Provided material
----
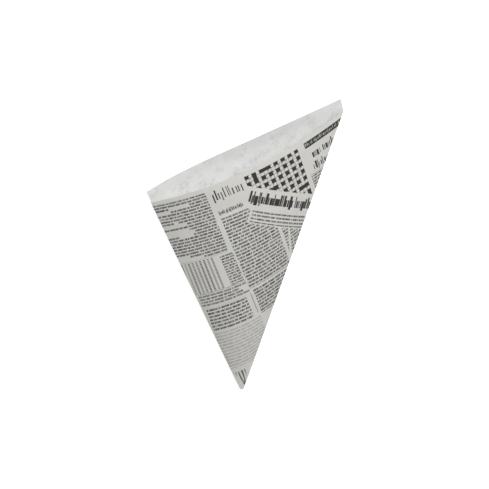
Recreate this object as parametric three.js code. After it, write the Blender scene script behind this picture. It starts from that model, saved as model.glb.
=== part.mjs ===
// Paper cone bag, lying open on its back.
// Millimetres, +Z up, +Y from the folded tip to the mouth, front panel on top.
// Both panels are parts of one cone: every straight line on the paper runs through one theoretical apex.

import * as THREE from "three";
import { mergeVertices } from "three/addons/utils/BufferGeometryUtils.js";

// Lengths along the two side creases, from the theoretical apex.
const FRONT_LEFT = 180;
const FRONT_RIGHT = 252;
const BACK_LEFT = 190;
const BACK_RIGHT = 266;
// The back panel's right corner is cut off square, this far in from the crease.
const CORNER_CUT = 6;

// How the mouth stands open.
const SPREAD = THREE.MathUtils.degToRad(44.65);
const FRONT_BULGE = 0.148;
const FRONT_SKEW = -0.05;
const BACK_BULGE = 0.1434;
const BACK_SKEW = -0.3;
const ROLL = THREE.MathUtils.degToRad(10.5);
// The belly is pressed flat on the table by this share of its length.
const BELLY_FLAT = 0.004;

// The sheet.
const WALL = 0.3;
const FLAP_WIDTH = 12;
const TIP_CUT = 3.5;
const CAVITY_START = 8;
const PANEL_COLUMNS = 34;
const ROWS = 7;
// First and last facet of a panel, as a share of its half width.
const EDGE_FACET = 0.16;

// Section of one panel where the cone is one unit long.
function panelHeight(a, bulge, skew) {
  return bulge * (1 - a * a) * (1 + skew * a);
}

function rolledPoint(a, height) {
  const half = Math.tan(SPREAD / 2);
  const x = half * a;
  return new THREE.Vector3(
    Math.cos(ROLL) * x + Math.sin(ROLL) * height,
    1,
    -Math.sin(ROLL) * x + Math.cos(ROLL) * height
  );
}

function columnStations() {
  const stations = [-1];
  const inner = 1 - EDGE_FACET;
  for (let i = 0; i <= PANEL_COLUMNS; i += 1) {
    stations.push(-inner + (2 * inner * i) / PANEL_COLUMNS);
  }
  stations.push(1);
  return stations;
}

// Unit directions of the panels' straight lines, with the belly on the table plane.
const backSection = columnStations().map((a) => rolledPoint(a, -panelHeight(a, BACK_BULGE, BACK_SKEW)));
const frontSection = columnStations().map((a) => rolledPoint(a, panelHeight(a, FRONT_BULGE, FRONT_SKEW)));
const bellyHeight = Math.min(...backSection.map((p) => p.z)) + BELLY_FLAT;
backSection.forEach((p) => {
  p.z = Math.max(p.z, bellyHeight);
});
const PITCH = Math.atan(-bellyHeight);

function layOnTable(section) {
  return section.map((p) => p.clone().applyAxisAngle(new THREE.Vector3(1, 0, 0), PITCH).normalize());
}

const frontLines = layOnTable(frontSection);
const backLines = layOnTable(backSection);

// Angle of each line on the flat sheet, counted from the left crease.
function sheetAngles(lines) {
  const angles = [0];
  for (let i = 1; i < lines.length; i += 1) {
    angles.push(angles[i - 1] + lines[i - 1].angleTo(lines[i]));
  }
  return angles;
}

// Distance from the apex to a straight cut on the flat sheet.
function cutLength(angle, angleA, lengthA, angleB, lengthB) {
  const ax = lengthA * Math.cos(angleA);
  const ay = lengthA * Math.sin(angleA);
  const dx = lengthB * Math.cos(angleB) - ax;
  const dy = lengthB * Math.sin(angleB) - ay;
  return (ax * dy - ay * dx) / (Math.cos(angle) * dy - Math.sin(angle) * dx);
}

// A panel is its lines, their sheet angles and the outward normals of its flat facets.
function makePanel(lines, side) {
  const panel = { lines, angles: sheetAngles(lines) };
  panel.total = panel.angles[panel.angles.length - 1];
  panel.normals = [];
  for (let i = 1; i < lines.length; i += 1) {
    panel.normals.push(lines[i].clone().cross(lines[i - 1]).normalize().multiplyScalar(-side));
  }
  return panel;
}

// Adds a line inside a facet, so that a cut's corner has a vertex of its own.
function addLine(panel, angle) {
  let i = 1;
  while (panel.angles[i] < angle && i < panel.angles.length - 1) {
    i += 1;
  }
  if (Math.abs(panel.angles[i] - angle) < 1e-4 || Math.abs(panel.angles[i - 1] - angle) < 1e-4) {
    return;
  }
  const start = panel.lines[i - 1];
  const axis = start.clone().cross(panel.lines[i]).normalize();
  const line = start.clone().applyAxisAngle(axis, angle - panel.angles[i - 1]);
  panel.lines.splice(i, 0, line);
  panel.angles.splice(i, 0, angle);
  panel.normals.splice(i, 0, panel.normals[i - 1].clone());
}

const front = makePanel(frontLines, -1);
const back = makePanel(backLines, 1);

// The corner cut runs from the front's edge at the right crease to the back's mouth edge.
const cornerAngle = back.total - Math.asin(CORNER_CUT / BACK_RIGHT);
const cornerLength = cutLength(cornerAngle, 0, BACK_LEFT, back.total, BACK_RIGHT);
const flapAngle = Math.asin(FLAP_WIDTH / FRONT_LEFT);
addLine(back, cornerAngle);
addLine(back, flapAngle);

function frontEnd(angle) {
  return cutLength(angle, 0, FRONT_LEFT, front.total, FRONT_RIGHT);
}

function backEnd(angle) {
  if (angle > cornerAngle + 1e-6) {
    return cutLength(angle, cornerAngle, cornerLength, back.total, FRONT_RIGHT);
  }
  return cutLength(angle, 0, BACK_LEFT, back.total, BACK_RIGHT);
}

// How far a line moves when the facets on its two sides move out by the given offsets.
function shift(line, normalA, offsetA, normalB, offsetB) {
  const dot = normalA.dot(normalB);
  if (dot > 0.99999) {
    return normalA.clone().multiplyScalar(offsetA);
  }
  const det = 1 - dot * dot;
  const moved = normalA.clone().multiplyScalar((offsetA - offsetB * dot) / det);
  return moved.addScaledVector(normalB, (offsetB - offsetA * dot) / det);
}

// Points along one line of the paper, between two distances from the apex.
function alongLine(line, moved, from, to, rows) {
  const points = [];
  for (let i = 0; i <= rows; i += 1) {
    points.push(line.clone().multiplyScalar(from + ((to - from) * i) / rows).add(moved));
  }
  return points;
}

const positions = [];

function triangle(a, b, c, flip) {
  if (a.distanceTo(b) < 1e-3 || b.distanceTo(c) < 1e-3 || c.distanceTo(a) < 1e-3) {
    return;
  }
  const order = flip ? [a, c, b] : [a, b, c];
  order.forEach((p) => positions.push(p.x, p.y, p.z));
}

// Fills the strip between two rows of points that need not have equal counts.
function stitch(left, right, flip) {
  let i = 0;
  let j = 0;
  while (i < left.length - 1 || j < right.length - 1) {
    const nextLeft = (i + 1) / (left.length - 1);
    const nextRight = (j + 1) / (right.length - 1);
    if (j < right.length - 1 && (nextRight <= nextLeft || i === left.length - 1)) {
      triangle(left[i], right[j], right[j + 1], flip);
      j += 1;
    } else {
      triangle(left[i], right[j], left[i + 1], flip);
      i += 1;
    }
  }
}

function stitchAll(columns, flip) {
  for (let i = 1; i < columns.length; i += 1) {
    stitch(columns[i - 1], columns[i], flip);
  }
}

const last = back.lines.length - 1;
const frontLast = front.lines.length - 1;
const leftCrease = front.lines[0];
const rightCrease = front.lines[frontLast];
const still = new THREE.Vector3();

// Outer faces. The glue flap is the front panel carried round the left crease and over the back.
const flapTop = cutLength(-flapAngle, 0, FRONT_LEFT, front.total, FRONT_RIGHT);
const flapCrease = shift(leftCrease, front.normals[0], 0, back.normals[0], WALL);
const flapColumn = back.angles.findIndex((angle) => Math.abs(angle - flapAngle) < 1e-4);
const creaseOut = alongLine(leftCrease, flapCrease, TIP_CUT, FRONT_LEFT, ROWS);

const frontOuter = front.lines.map((line, i) => {
  if (i === 0) {
    return creaseOut;
  }
  return alongLine(line, still, TIP_CUT, frontEnd(front.angles[i]), ROWS + 2);
});

const flapColumns = [];
const plainColumns = [];
back.lines.forEach((line, i) => {
  const end = backEnd(back.angles[i]);
  if (i <= flapColumn) {
    const share = back.angles[i] / flapAngle;
    const top = FRONT_LEFT + (flapTop - FRONT_LEFT) * share;
    const before = back.normals[Math.max(i - 1, 0)];
    const after = back.normals[i];
    const moved = i === 0 ? flapCrease : shift(line, before, WALL, after, WALL);
    const covered = i === 0 ? creaseOut : alongLine(line, moved, TIP_CUT, top, ROWS);
    const free = alongLine(line, still, top, end, 2);
    flapColumns.push([...covered, ...free]);
    if (i === flapColumn) {
      const under = alongLine(line, still, TIP_CUT, top, ROWS);
      stitch(covered, under, true);
      plainColumns.push([...under, ...free.slice(1)]);
    }
  } else if (i === last) {
    plainColumns.push(frontOuter[frontLast]);
  } else {
    plainColumns.push(alongLine(line, still, TIP_CUT, end, ROWS + 2));
  }
});

stitchAll(frontOuter, false);
stitchAll(flapColumns, true);
stitchAll(plainColumns, true);

// Inner faces, one wall in from the outer ones.
const leftIn = shift(leftCrease, front.normals[0], -WALL, back.normals[0], -WALL);
const rightIn = shift(rightCrease, front.normals[frontLast - 1], -WALL, back.normals[last - 1], -WALL);
const leftInner = alongLine(leftCrease, leftIn, CAVITY_START, FRONT_LEFT, ROWS);
const rightInner = alongLine(rightCrease, rightIn, CAVITY_START, FRONT_RIGHT, ROWS);

const frontInner = front.lines.map((line, i) => {
  if (i === 0) {
    return leftInner;
  }
  if (i === frontLast) {
    return rightInner;
  }
  const moved = shift(line, front.normals[i - 1], -WALL, front.normals[i], -WALL);
  return alongLine(line, moved, CAVITY_START, frontEnd(front.angles[i]), ROWS);
});

const backInner = back.lines.map((line, i) => {
  const end = backEnd(back.angles[i]);
  if (i === 0) {
    return [...leftInner, ...alongLine(leftCrease, leftIn, FRONT_LEFT, BACK_LEFT, 1).slice(1)];
  }
  if (i === last) {
    return rightInner;
  }
  const moved = shift(line, back.normals[i - 1], -WALL, back.normals[i], -WALL);
  // A line very near a crease starts from the crease's own first point.
  const nearRight = back.total - back.angles[i] < 0.06;
  const nearLeft = back.angles[i] < 0.06;
  if (nearRight || nearLeft) {
    const start = nearRight ? rightInner[0] : leftInner[0];
    return [start, ...alongLine(line, moved, FRONT_LEFT / 2, end, 3)];
  }
  return alongLine(line, moved, CAVITY_START, end, ROWS);
});

stitchAll(frontInner, true);
stitchAll(backInner, false);

// Cut edges of the paper round the mouth.
function endPoints(columns) {
  return columns.map((column) => column[column.length - 1]);
}

function startPoints(columns) {
  return columns.map((column) => column[0]);
}

stitch(endPoints(frontInner), endPoints(frontOuter), false);
const backOuterEnds = endPoints([...flapColumns.slice(0, -1), ...plainColumns]);
stitch(endPoints(backInner), backOuterEnds, true);

// The lip's free left edge, and the small triangle where the front's cut meets it.
const lipOuter = flapColumns[0].slice(ROWS + 1);
const lipInner = backInner[0].slice(ROWS);
stitch(lipOuter, lipInner, false);
triangle(lipInner[0], creaseOut[ROWS], lipOuter[0], true);

// The folded tip is solid up to the cavity.
stitch([...startPoints(flapColumns), ...startPoints(plainColumns)], startPoints(frontOuter), true);
stitch(startPoints(backInner), startPoints(frontInner), false);

const geometry = new THREE.BufferGeometry();
geometry.setAttribute("position", new THREE.Float32BufferAttribute(positions, 3));
geometry.computeBoundingBox();
const box = geometry.boundingBox;
geometry.translate(-(box.min.x + box.max.x) / 2, -(box.min.y + box.max.y) / 2, -box.min.z);
const solid = mergeVertices(geometry, 1e-4);
solid.computeVertexNormals();

const paper = new THREE.MeshStandardMaterial({ color: 0xd9d8d2, roughness: 0.8, metalness: 0 });
const sheet = new THREE.Mesh(solid, paper);
sheet.name = "paper_sheet";

const group = new THREE.Group();
group.name = "paper_cone_bag";
group.add(sheet);

export default group;
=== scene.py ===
import math

import bpy
from mathutils import Matrix, Vector


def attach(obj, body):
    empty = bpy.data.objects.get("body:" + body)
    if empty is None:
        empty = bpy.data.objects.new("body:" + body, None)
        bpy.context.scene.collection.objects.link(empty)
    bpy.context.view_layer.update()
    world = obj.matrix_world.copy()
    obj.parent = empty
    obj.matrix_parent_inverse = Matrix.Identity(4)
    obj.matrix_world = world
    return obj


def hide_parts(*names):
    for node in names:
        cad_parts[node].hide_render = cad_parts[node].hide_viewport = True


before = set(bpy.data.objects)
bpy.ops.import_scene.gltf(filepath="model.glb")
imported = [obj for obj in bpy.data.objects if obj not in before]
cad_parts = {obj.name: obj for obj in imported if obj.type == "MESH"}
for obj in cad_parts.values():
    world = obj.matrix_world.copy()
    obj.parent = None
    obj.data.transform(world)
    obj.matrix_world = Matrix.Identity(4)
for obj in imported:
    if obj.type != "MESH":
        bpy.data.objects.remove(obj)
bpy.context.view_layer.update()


# Camera.
# It hangs far above the bag and looks nearly straight down, turned a few degrees, so that the
# inside of the taller back panel shows as a lip over the front panel.

PHOTO_WIDTH = 0.40587
CAMERA_DISTANCE = 12.0
CAMERA_TARGET = Vector((-0.0042, 0.0015, 0.012))
CAMERA_TURNS = (-3.575, 3.993, -2.112)
SENSOR_WIDTH = 36.0
CLIP_END = 60.0

camera_data = bpy.data.cameras.new("camera")
camera = bpy.data.objects.new("camera", camera_data)
bpy.context.collection.objects.link(camera)
camera.rotation_euler = tuple(math.radians(turn) for turn in CAMERA_TURNS)
camera_turn = camera.rotation_euler.to_matrix()
camera.location = CAMERA_TARGET + camera_turn @ Vector((0, 0, CAMERA_DISTANCE))
camera_data.sensor_width = SENSOR_WIDTH
camera_data.lens = SENSOR_WIDTH * CAMERA_DISTANCE / PHOTO_WIDTH
camera_data.clip_end = CLIP_END
bpy.context.scene.camera = camera
bpy.context.scene.view_settings.view_transform = "Standard"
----
The task
Everything from the line containing "const paper = new" down to the line containing "# inside of" should be retyped exactly, both lines included, and nothing more.

Full answer
const paper = new THREE.MeshStandardMaterial({ color: 0xd9d8d2, roughness: 0.8, metalness: 0 });
const sheet = new THREE.Mesh(solid, paper);
sheet.name = "paper_sheet";

const group = new THREE.Group();
group.name = "paper_cone_bag";
group.add(sheet);

export default group;
=== scene.py ===
import math

import bpy
from mathutils import Matrix, Vector


def attach(obj, body):
    empty = bpy.data.objects.get("body:" + body)
    if empty is None:
        empty = bpy.data.objects.new("body:" + body, None)
        bpy.context.scene.collection.objects.link(empty)
    bpy.context.view_layer.update()
    world = obj.matrix_world.copy()
    obj.parent = empty
    obj.matrix_parent_inverse = Matrix.Identity(4)
    obj.matrix_world = world
    return obj


def hide_parts(*names):
    for node in names:
        cad_parts[node].hide_render = cad_parts[node].hide_viewport = True


before = set(bpy.data.objects)
bpy.ops.import_scene.gltf(filepath="model.glb")
imported = [obj for obj in bpy.data.objects if obj not in before]
cad_parts = {obj.name: obj for obj in imported if obj.type == "MESH"}
for obj in cad_parts.values():
    world = obj.matrix_world.copy()
    obj.parent = None
    obj.data.transform(world)
    obj.matrix_world = Matrix.Identity(4)
for obj in imported:
    if obj.type != "MESH":
        bpy.data.objects.remove(obj)
bpy.context.view_layer.update()


# Camera.
# It hangs far above the bag and looks nearly straight down, turned a few degrees, so that the
# inside of the taller back panel shows as a lip over the front panel.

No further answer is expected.